Error messages (or unsatisfied ability proofs) are difficult to add to DPLL solvers, because when they don't find a solution all they have is "Our internal data structures say we no longer have candidates to try. Therefore we have tried everything without finding a solution. Therefore there is no solution". Which is not particularly helpful to the human who was waiting for an answer. DPLL solvers can be made to construct auditable proofs by keeping track of everything they tried and why it didn't work in a separate data structure that can be turned into a proof upon failure. This works, but is very difficult to maintain. It is very easy for "what your algorithm tried" and "what your algorithm recorded itself is doing" to come out of sync. For example skipping a candidate without recording a reason, or recording a reason who's "proof" is wrong.

To avoid this drift you can make sure that your "proofs" are correct and up-to-date by using them as the data structure for keeping track of your internal state. If you do a thorough enough job of this your main loop becomes "Try the first thing that could still work given the proofs we've generated so far. If that does not work generate a new proof that it didn't work and start over." You end up needing a few more techniques for combining sub proofs, so that you can always construct a proof that the thing you tried should not be tried again. This family of algorithms is known in the SAT problem domain as CDCL.

(Of course all of these descriptions are a little oversimplified. It is possible to have a backtracking algorithm that occasionally relies on proofs to skip work, or even has the ability to combine proofs under some circumstances, while still mainly relying on it internal state to figure out when it's tried everything. Similarly, most proof based solvers don't actually start from the very beginning each loop, they figure out what is invalidated by the newest proof and only throw out that portion of the work.)
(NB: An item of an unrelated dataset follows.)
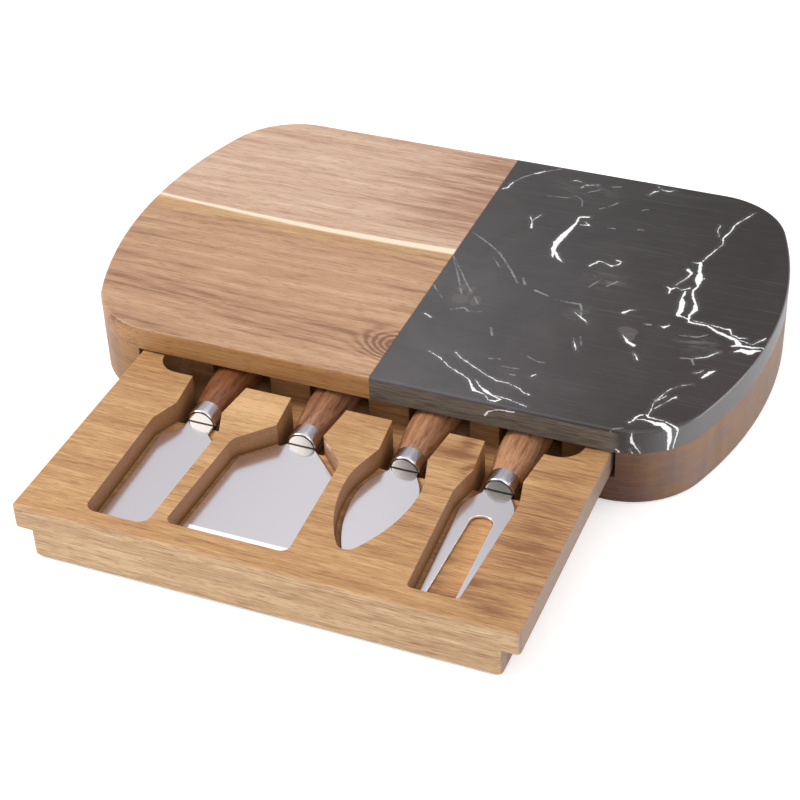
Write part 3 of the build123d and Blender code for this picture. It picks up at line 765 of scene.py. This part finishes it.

In the SAT context each variable is either true or false. If you extend a CDCL solver so that model to say each variable can be in one of N states (where N is different depending on the variable). You end up having to reimagine how "proof"s are stored and combined. But you can end up with PubGrub.

Anyway... What was the original question? What point was I making?

Yes, it's possible they're using a backtracking algorithm. or it's possible they're using some hybrid or extension inspired by any of the many solving techniques out there. Please let us know what you have learned when you investigate!

baron1405 commented 1 year ago

Thanks @mpizenberg and @Eh2406 for your replies! I have a lot to consider and study thanks to your thoughtful suggestions. I will report back as I continue on this journey.

baron1405 commented 1 year ago

@Eh2406 As you mentioned, keeping the versions of each of these synthetic dependencies (i.e. G exclude H & F, G exclude F) in sync is a real challenge. From reading through the Optional dependencies page, I see that the optional dependency versions can be elegantly kept in sync with their base package by having the synthetic dependency depend upon the real dependency. That possible because of the requirement that optional dependencies are purely additive. In contract, with exclusions, the dependencies are subtractive so the you cannot set up a dependency relationship to sync the versions. That seems to be the crux of the challenge. Does that sound like a correct characterization to you?

Eh2406 commented 1 year ago

Yes. The solution for optional dependencies assumes they are additive and therefore cannot be directly applied to exclusions. But it's possible they can be adapted. Perhaps we have a package G (with all excluded), which logically has no dependencies. Then a package G ( with exceptions for H ) can add dependencies on everything that is not H with a synthetic dependency on exactly G (with all excluded) for coordination purposes. 🤔

baron1405 commented 1 year ago

That sounds promising! To illustrate the approach, let's say we have the following graph where two dependencies have exclusions:

graph TB
    style B_excl_F stroke-width: 5px
    style D_excl_H stroke-width: 5px
    A --> G
    A --> B_excl_F
    A --> D_excl_H
    D_excl_H --> G
    B_excl_F --> D_excl_H
    B_excl_F --> E
    G --> F
    G --> H
    E --> H

The nodes with thick boarders are the ones with exclusions specified. The notation is <node>_excl_<excluded node>_.... For example, the node D_excl_H_F is the node D which excludes nodes H and 'F`.

Now applying the approach where there is a synthetic all excluded dependency, and also carrying forward the union of predecessor exclusions, this graph becomes:

graph TB
    style D_excl_all stroke-dasharray: 5 5
    style G_excl_all stroke-dasharray: 5 5
    style B_excl_all stroke-dasharray: 5 5
    style E_excl_all stroke-dasharray: 5 5
    style F_excl_all stroke-dasharray: 5 5
    style H_excl_all stroke-dasharray: 5 5
    style B_excl_F stroke-width: 5px
    style D_excl_H stroke-width: 5px
    A ---> G
    A --> B_excl_F
    A --> D_excl_H
    D_excl_H_F --> G_excl_H_F
    D_excl_H --> D_excl_all
    D_excl_H_F --> D_excl_all
    D_excl_H ---> G_excl_H
    B_excl_F --> E_excl_F
    B_excl_F --> D_excl_H_F
    B_excl_F --> B_excl_all
    G_excl_H --> G_excl_all
    G_excl_H --> F_excl_H
    G --> F
    G -----> G_excl_all
    G --> H
    H --> H_excl_all
    G_excl_H_F --> G_excl_all 
    E_excl_F --> H_excl_F
    H_excl_F --> H_excl_all
    E_excl_F --> E_excl_all
    F_excl_H --> F_excl_all
    F -----> F_excl_all

The nodes with dashed boarders are the synthetic nodes that exclude all dependencies. Similar to the optional dependency implementation, the synthetic incompatibility will be generated at the same time as the exclude incompatibility. Exclusions cause quite an increase in the number of incompatibilities but that seems to be typical for translation of conditions into logic predicates for feeding to a SAT solver.

Can anyone on this issue see any inherent gotchas or have tips that might guide me in implementing this approach?

Eh2406 commented 6 months ago

I'm going to close this issue to make it easier to keep track of what work is outstanding on this library. Nonetheless I am still watching the issue, and eagerly look forward to any updates on your research or experiments.